2013-11-14
Explanation
The Joke
A man asks a woman, "You ever wonder what it'd be like if more people thought like economists?" The comic then shows a grocery store scenario: a customer asks "How much for this can of beans?" and the cashier responds, "To answer that, I'll need you to draw some indifference curves." When the frustrated customer says "I just want beans," the cashier snaps back: "Not at non-equilibrium pricing, you don't!" Back in the original scene, the man who posed the question says dreamily, "So... wonderful..."
The Humor
The joke satirizes how economists over-complicate simple transactions with academic jargon and theoretical frameworks. In real life, buying a can of beans involves looking at a price tag and paying. But an economist would insist on first establishing the buyer's indifference curves (graphs showing combinations of goods between which a consumer is indifferent) and would refuse to sell at "non-equilibrium pricing" (a price that doesn't reflect the theoretical market-clearing price).

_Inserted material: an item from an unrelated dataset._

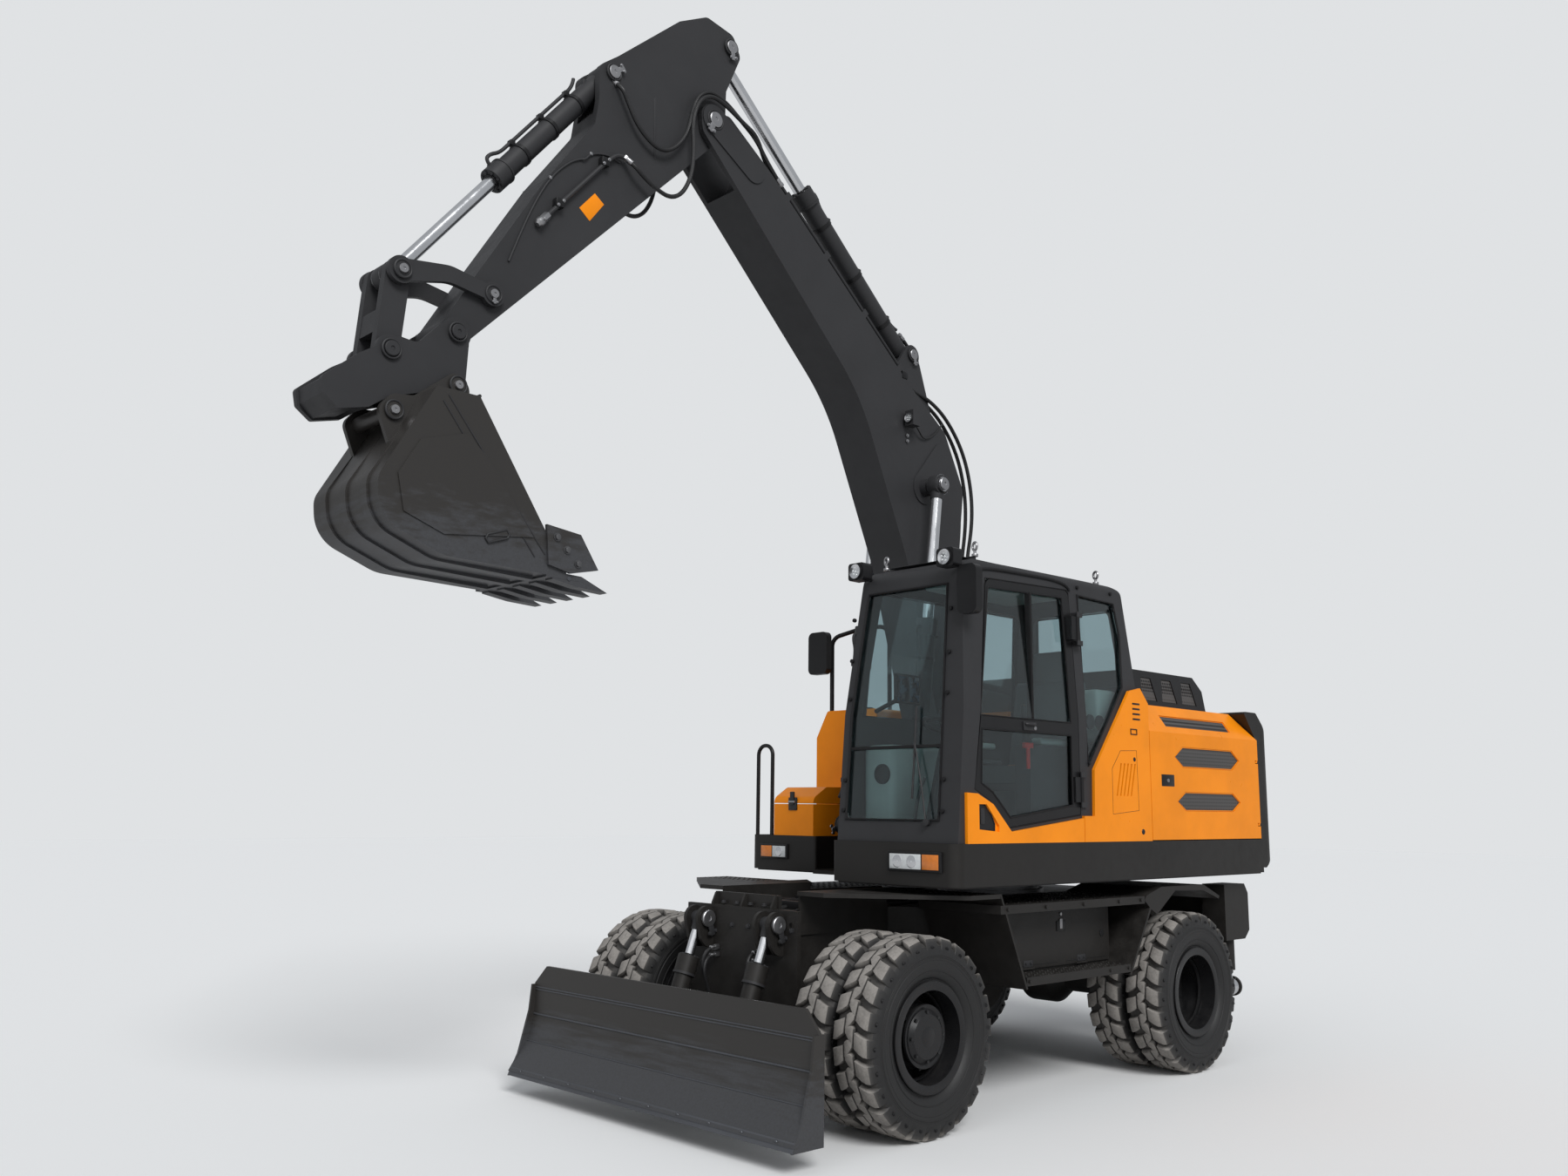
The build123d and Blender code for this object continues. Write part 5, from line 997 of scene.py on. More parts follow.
class EXCAVATOR_OT_chassis_details(bpy.types.Operator):
    """Build the treads, step treads, box locks, hoses and bolts of the chassis"""

    bl_idname = "excavator.chassis_details"
    bl_label = "Chassis details"

    def execute(self, context):
        piece = Piece("deck_treads")
        for hand in (-1, 1):
            for (inner, outer), y_range, z, pitch in TREADS:
                dots(piece, sorted((hand * inner, hand * outer)), y_range, z, pitch)
        for hand in (-1, 1):
            for radius, z, places in ((10, 1160, (-1080, -700, -300, 100, 360)), (9, 741, (-880, -20, 190))):
                for y in places:
                    piece.bolt("chassis", (hand * 1200, y, z), (hand, 0, 0), radius)
        for x in (-250, -85, 85, 250):
            piece.pipe("hose", ((x, -1900, 1120), (x * 1.05, -1700, 1168), (x * 1.2, -1400, 1150),
                                (x * 1.3, -1150, 1140), (x * 1.2, -700, 1150)), 13)
        for y in (-1780, -1350):
            piece.box("black", 4, (-275, y - 18, 1130), (275, y + 18, 1178))
        ring_bolts = bmesh.new()
        bmesh.ops.create_cone(ring_bolts, cap_ends=True, segments=6, radius1=0.011, radius2=0.011, depth=0.016)
        bmesh.ops.translate(ring_bolts, vec=at(505, 0, 1286), verts=ring_bolts.verts)
        around(ring_bolts, at(0, 0, 1286), (0, 0, 1), 36)
        piece.take(ring_bolts, "charcoal", False)
        piece.close("chassis")

        door = Piece("box_door_locks")
        for y in (-790, 160):
            door.turned("black", LOCK, (1024, y, 950), (1, 0, 0), 32)
        door.boxes(BOX_DOOR_BOXES)
        door.turned("zinc", ((0, 11), (6, 10), (6.5, 0)), (1024, -298, 1090), (1, 0, 0), 24)
        for y in (-650, -80):
            door.box("charcoal", 2, (1022, y - 45, 790), (1027, y + 45, 830))
            for shift in (-25, 25):
                door.bolt("charcoal", (1027, y + shift, 812), (1, 0, 0), 6)
        door.boxes(BOX_DOOR_SEAMS)
        door.close("box_door")

        cover = Piece("right_box_cover")
        cover.box("chassis", 3, (-1024, -874, 780), (-1010.5, 239, 1124))
        for y in (-790, 160):
            cover.turned("black", LOCK, (-1024, y, 950), (-1, 0, 0), 32)
        cover.box("black", 3, (-1030, -345, 985), (-1022, -250, 1050))
        cover.close("chassis")

        for side, hand in SIDES:
            beam = Piece(f"stabiliser_pins_{side}")
            for way in (-1, 1):
                beam.turned("zinc", ((-3, 0), (-3, 40), (8, 39), (10, 0)), (hand * 1030, 1800 + way * 67, 480),
                            Vector((0, way, 0)), 32)
            for y in (1720, 1880):
                for x in (820, 905):
                    beam.bolt("charcoal", (hand * x, y, 400), (0, 0, 1), 12)
            beam.close(f"stabiliser_beam_{side}")
        return {"FINISHED"}


# ---------------------------------------------------------------------------- upper body

BODY_X = 1245.0
LAMP_Y = -1618.0
DOOR_MESHES = ((779, 1694, 2035, 2177), (798, 1690, 1738, 1869))  # y range, z range
SLOPE_MESH = ((742, 2318), (1631, 2318), (1631, 2386), (742, 2386))
SLOPE = 194.0 / 135.0
DOOR_SEAM = ((472, 1552), (1975, 1552), (1975, 2262), (472, 2262))
HOOD_MESH = ((2, 2522), (208, 2522), (168, 2688), (42, 2688))
FLANK_WINDOW = ((-1394, 1618), (-1394, 1776), (-1310, 1782), (-1236, 1650), (-1236, 1612))
PANEL_SEAM = ((101, 2121), (295, 2129), (305, 1738), (-6, 1713), (-2, 2003))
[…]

The punchline is that the man who asked the question finds this nightmarish scenario "wonderful" -- revealing that he is himself an economist who genuinely believes everyday commerce would be improved by injecting microeconomic theory into grocery shopping.
References
Indifference curves are a concept from microeconomics representing combinations of two goods that give a consumer equal satisfaction. Non-equilibrium pricing refers to prices that do not match the theoretical equilibrium where supply equals demand. Both are standard concepts taught in introductory economics courses.